Please note the detail on the reference i gave here says,
The [following] builtins are intended to be compatible with those described in the Intel Itanium Processor-specific Application Binary Interface, section 7.4. As such, they depart from the normal GCC practice of using the “__builtin_” prefix, and further that they are overloaded such that they work on multiple types.
回答3:
Use libatomic_ops. http://www.hpl.hp.com/research/linux/atomic_ops/
It's not compiler-specific, and less buggy than the GCC stuff. It's not a giganto-library that provides tons of functionality you don't care about. It just provides atomic operations. Also, it's portable to different CPU architectures.
回答4:
Linux x64 means you can use the Intel memory barrier instructions. You might wrap them in macros similar to those in the Linux headers, if those macros aren't appropriate or accessible to your code
回答5:
__sync_synchronize()
in GCC 4.4+
The Intel Memory Ordering White Paper, a section from Volume 3A of Intel 64 and IA-32 manual http://developer.intel.com/Assets/PDF/manual/253668.pdf
回答6:
The Qprof profiling library (nothing to do with Qt) also includes in its source code a library of atomic operations, including memory barriers. They work on many compilers and architectures. I'm using it on a project of mine.

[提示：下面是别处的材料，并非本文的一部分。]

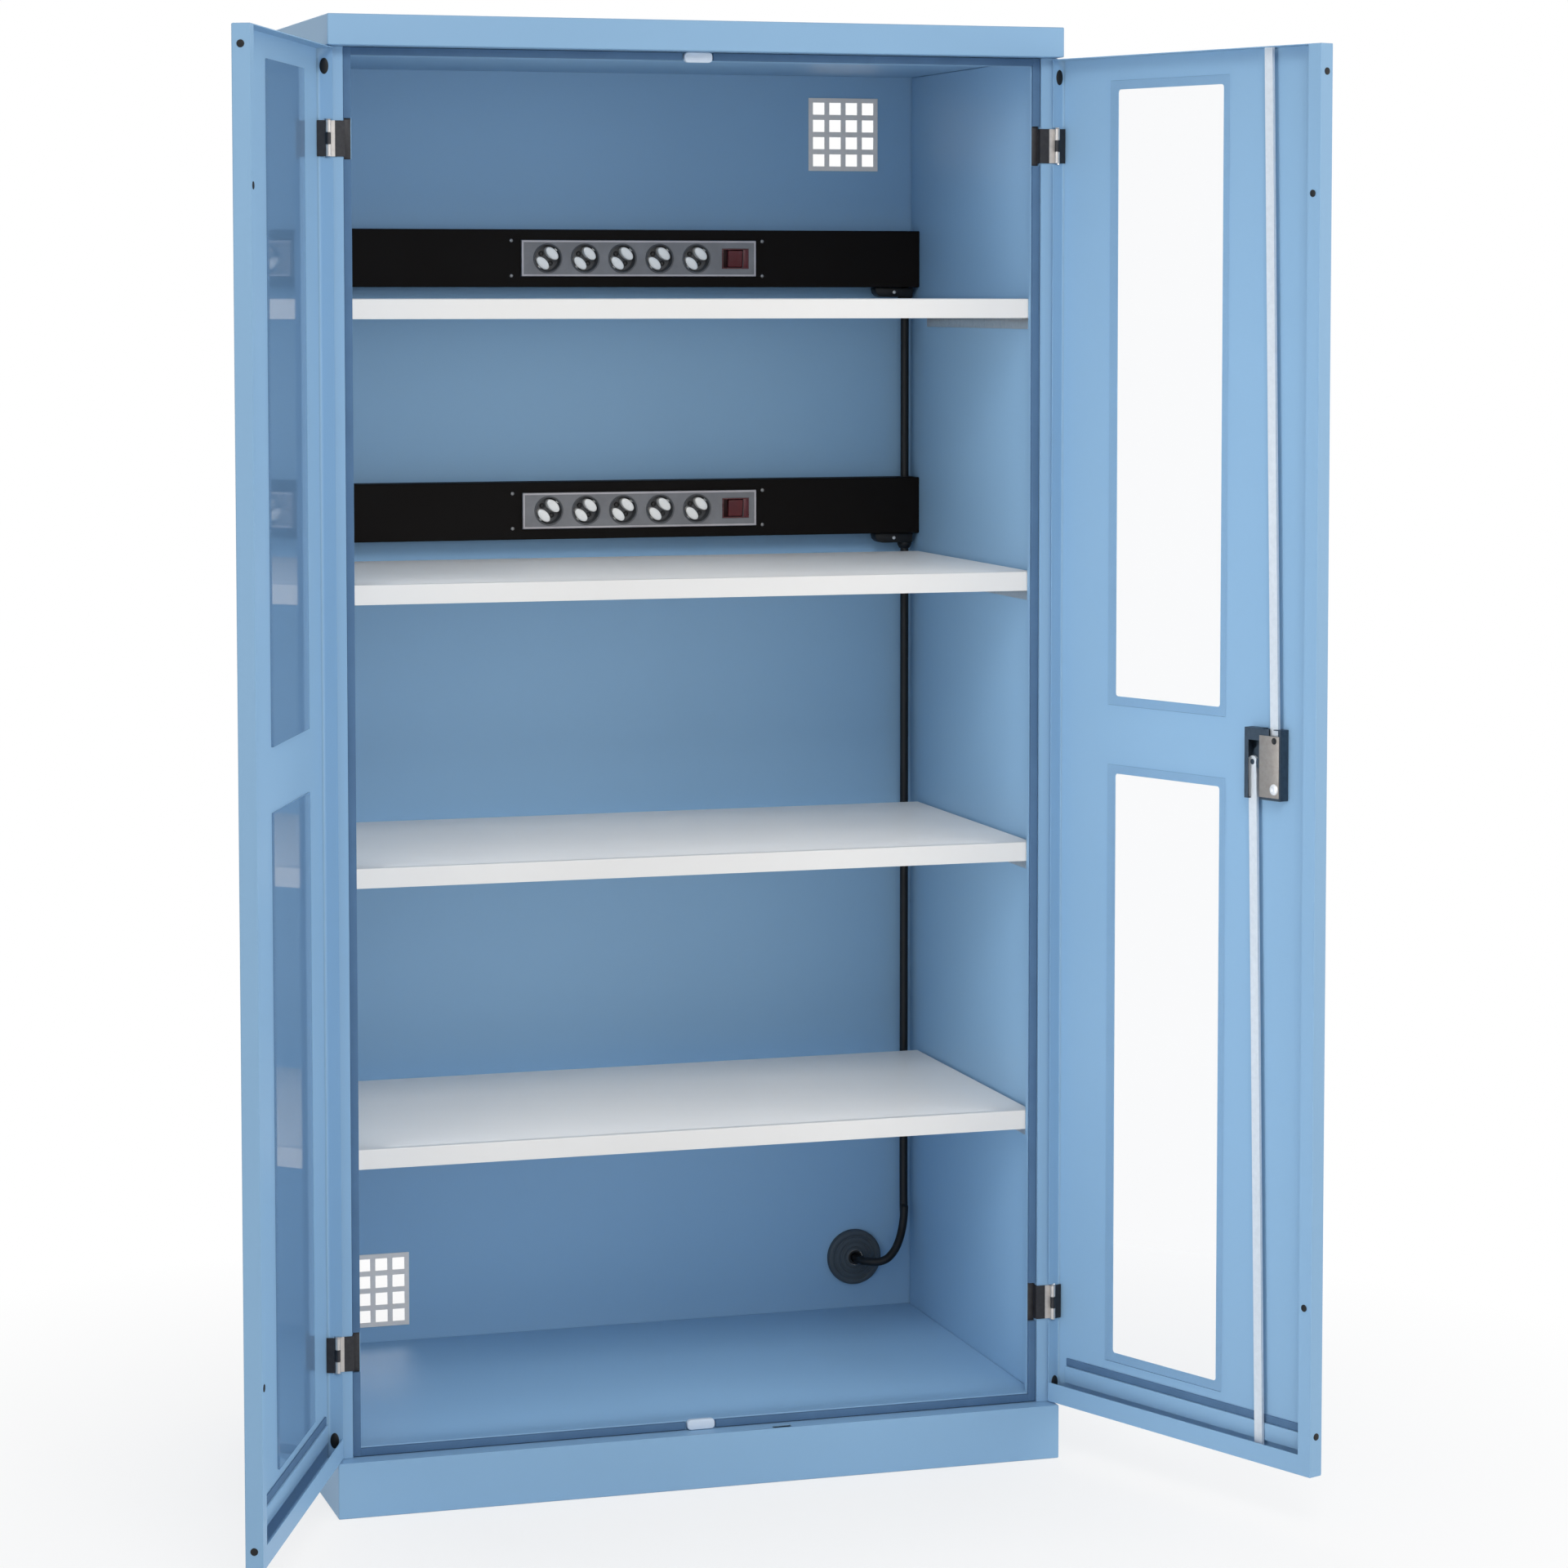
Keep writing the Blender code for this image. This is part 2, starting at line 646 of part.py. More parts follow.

http://www.hpl.hp.com/research/linux/qprof/download.php4
回答7:
Simply borrowing barriers defined for Linux kernel, just add those macros to your header file: http://lxr.linux.no/#linux+v3.6.5/arch/x86/include/asm/barrier.h#L21 . And of course, give Linux developers credit in your source code.
回答8:
The include/arch/qatomic_*.h
headers of a recent Qt distribution include (LGPL) code for a lot of architectures and all kinds of memory barriers (acquire, release, both).